As automation scales from research labs to public roads and industrial settings, the margin for error becomes razor thin. Ensuring data quality in 3D/4D annotation is no longer optional - it is a strategic imperative. By investing in the right tools, workflows, and expertise, AI teams can build systems that are not only intelligent but also dependable, transparent, and secure.

Looking to future-proof your AV or robotics dataset? Invest in data quality - because safety starts at the label.

FAQs

What is the difference between 3D and 4D annotation in autonomous vehicles?

3D annotation refers to labeling objects within a spatial environment, focusing on depth, height, and width. 4D annotation extends this by incorporating time, which allows for tracking objects' movement across different time frames. 4D annotation is crucial for applications such as motion detection and dynamic obstacle avoidance in autonomous vehicles.

How does sensor fusion improve data accuracy in robotics?

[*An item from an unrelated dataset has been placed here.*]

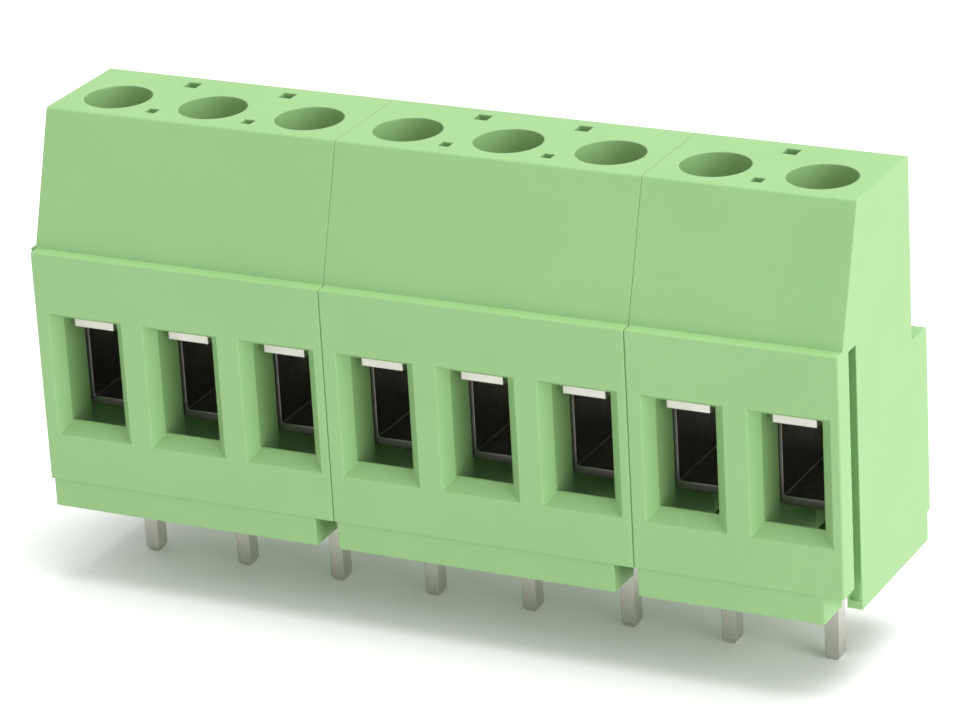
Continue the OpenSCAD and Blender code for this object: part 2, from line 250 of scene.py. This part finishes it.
def studio_floor():
    """A large plain white sheet."""
    mesh = bpy.data.meshes.new("floor")
    corners = [(-1, -1), (1, -1), (1, 1), (-1, 1)]
    mesh.from_pydata([(x * floor_half, y * floor_half, floor_z) for x, y in corners],
                     [], [(0, 1, 2, 3)])
    floor = bpy.data.objects.new("floor", mesh)
    bpy.context.scene.collection.objects.link(floor)
    material, tree = new_material("white_paper")
    paper = add(tree, "ShaderNodeBsdfDiffuse", {"Color": linear(paper_white)})
    add(tree, "ShaderNodeOutputMaterial", {"Surface": paper.outputs[0]})
    mesh.materials.append(material)
    return floor


def soft_lamp(name, place, size, power):
    """A square soft box at place that faces the terminal."""
    light = bpy.data.lights.new(name, "AREA")
    light.shape = "SQUARE"
    light.size = size
    light.energy = power
    lamp = bpy.data.objects.new(name, light)
    bpy.context.scene.collection.objects.link(lamp)
    lamp.location = place
    lamp.rotation_euler = (lamp_aim - Vector(place)).to_track_quat("-Z", "Y").to_euler()


studio_floor()
soft_lamp("overhead_lamp", place=(0.10, 0.05, 0.45), size=0.35, power=2.2)
soft_lamp("side_lamp", place=(0.45, -0.15, 0.15), size=0.30, power=1.2)

world = bpy.data.worlds.new("pale_room")
bpy.context.scene.world = world
world.use_nodes = True
world.node_tree.nodes.clear()
room = add(world.node_tree, "ShaderNodeBackground",
           {"Color": linear("#FFFFFF"), "Strength": room_level})
add(world.node_tree, "ShaderNodeOutputWorld", {"Surface": room.outputs[0]})

# ---- Camera ----
# A long lens from the front right and a little above, rolled slightly.

lens = 175.5
azimuth, elevation, roll = (math.radians(angle) for angle in (27.48, 22.02, -3.31))
distance = 0.21657
target = Vector((-0.00007, 0.00103, 0.00782))
back = Vector((math.sin(azimuth) * math.cos(elevation),
               -math.cos(azimuth) * math.cos(elevation), math.sin(elevation)))
level = Vector((math.cos(azimuth), math.sin(azimuth), 0))
upright = back.cross(level)
right = level * math.cos(roll) + upright * math.sin(roll)
up = upright * math.cos(roll) - level * math.sin(roll)
turned = Matrix((right, up, back)).transposed().to_4x4()
turned.translation = target + back * distance

camera = bpy.data.objects.new("camera", bpy.data.cameras.new("camera"))
bpy.context.scene.collection.objects.link(camera)
camera.data.lens = lens
camera.data.clip_start = 0.01
camera.data.clip_end = 5.0
camera.matrix_world = turned
bpy.context.scene.camera = camera

bpy.context.scene.view_settings.view_transform = "Standard"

Sensor fusion combines data from multiple sensors, like LiDAR, radar, and cameras, to create a more accurate and holistic understanding of the environment. By integrating these different data streams, robotics systems can achieve higher accuracy, especially in complex environments where no single sensor provides enough information on its own.

What are the most common mistakes made during 3D annotation?

Common mistakes include misidentifying objects, inconsistent depth labeling, and failing to account for occlusions or overlapping objects. These errors can lead to inaccuracies in the training data, which negatively impact model performance, especially in dynamic or cluttered environments.

How does the use of synthetic data affect the training of AV models?

Synthetic data can be used to simulate rare or dangerous scenarios, providing data that is difficult to collect in real-world testing. While it helps improve model generalization, synthetic data must be carefully annotated and standardized to prevent introducing errors or unrealistic biases into the model.